**WHAT IS NEEDED:**
Going from the top of the data below, give again each line through the one containing "const SEG_SMALL = 12;", both ends kept.

++++++++++++++++++++

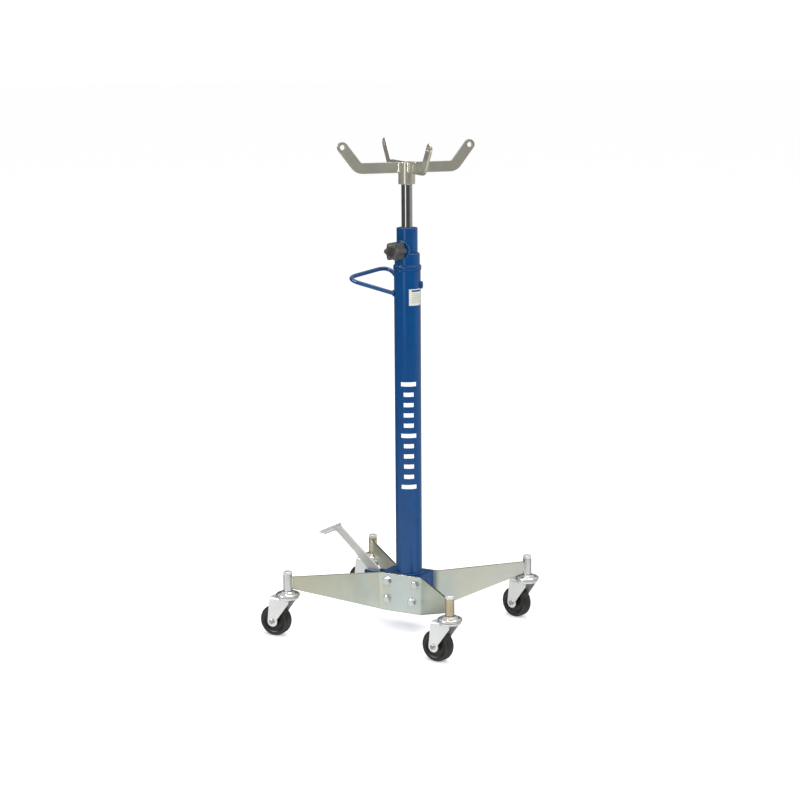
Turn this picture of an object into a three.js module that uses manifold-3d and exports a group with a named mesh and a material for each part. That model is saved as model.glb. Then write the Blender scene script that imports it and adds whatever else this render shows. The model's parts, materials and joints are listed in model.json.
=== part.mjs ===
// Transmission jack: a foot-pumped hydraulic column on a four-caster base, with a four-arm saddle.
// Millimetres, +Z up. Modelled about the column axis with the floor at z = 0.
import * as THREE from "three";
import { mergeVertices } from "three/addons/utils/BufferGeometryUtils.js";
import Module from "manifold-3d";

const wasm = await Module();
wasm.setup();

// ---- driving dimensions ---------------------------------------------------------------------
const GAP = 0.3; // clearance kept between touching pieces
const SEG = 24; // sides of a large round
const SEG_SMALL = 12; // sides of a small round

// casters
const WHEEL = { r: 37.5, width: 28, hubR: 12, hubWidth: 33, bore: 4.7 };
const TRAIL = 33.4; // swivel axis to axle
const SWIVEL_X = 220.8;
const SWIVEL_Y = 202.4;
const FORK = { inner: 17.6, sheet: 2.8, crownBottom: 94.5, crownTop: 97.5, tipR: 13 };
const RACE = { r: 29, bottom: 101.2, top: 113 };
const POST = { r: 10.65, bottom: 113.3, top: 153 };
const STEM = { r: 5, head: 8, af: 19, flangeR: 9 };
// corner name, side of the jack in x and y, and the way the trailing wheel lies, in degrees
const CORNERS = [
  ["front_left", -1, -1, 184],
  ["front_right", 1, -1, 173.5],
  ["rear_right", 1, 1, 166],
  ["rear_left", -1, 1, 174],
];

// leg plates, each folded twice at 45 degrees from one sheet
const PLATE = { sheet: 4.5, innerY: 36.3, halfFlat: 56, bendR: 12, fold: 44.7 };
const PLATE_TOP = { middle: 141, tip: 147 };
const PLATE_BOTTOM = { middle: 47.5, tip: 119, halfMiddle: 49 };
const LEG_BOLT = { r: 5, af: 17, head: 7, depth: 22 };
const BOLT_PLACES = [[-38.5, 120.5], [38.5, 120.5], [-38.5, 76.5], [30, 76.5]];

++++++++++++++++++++

**ANSWER TO THIS EXERCISE:**
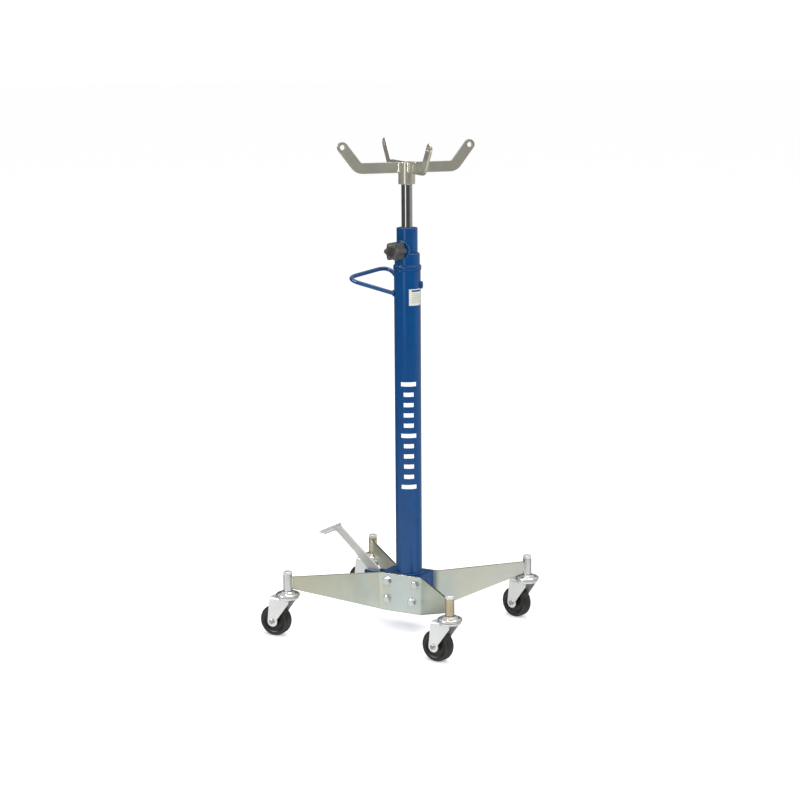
Turn this picture of an object into a three.js module that uses manifold-3d and exports a group with a named mesh and a material for each part. That model is saved as model.glb. Then write the Blender scene script that imports it and adds whatever else this render shows. The model's parts, materials and joints are listed in model.json.
=== part.mjs ===
// Transmission jack: a foot-pumped hydraulic column on a four-caster base, with a four-arm saddle.
// Millimetres, +Z up. Modelled about the column axis with the floor at z = 0.
import * as THREE from "three";
import { mergeVertices } from "three/addons/utils/BufferGeometryUtils.js";
import Module from "manifold-3d";

const wasm = await Module();
wasm.setup();

// ---- driving dimensions ---------------------------------------------------------------------
const GAP = 0.3; // clearance kept between touching pieces
const SEG = 24; // sides of a large round
const SEG_SMALL = 12; // sides of a small round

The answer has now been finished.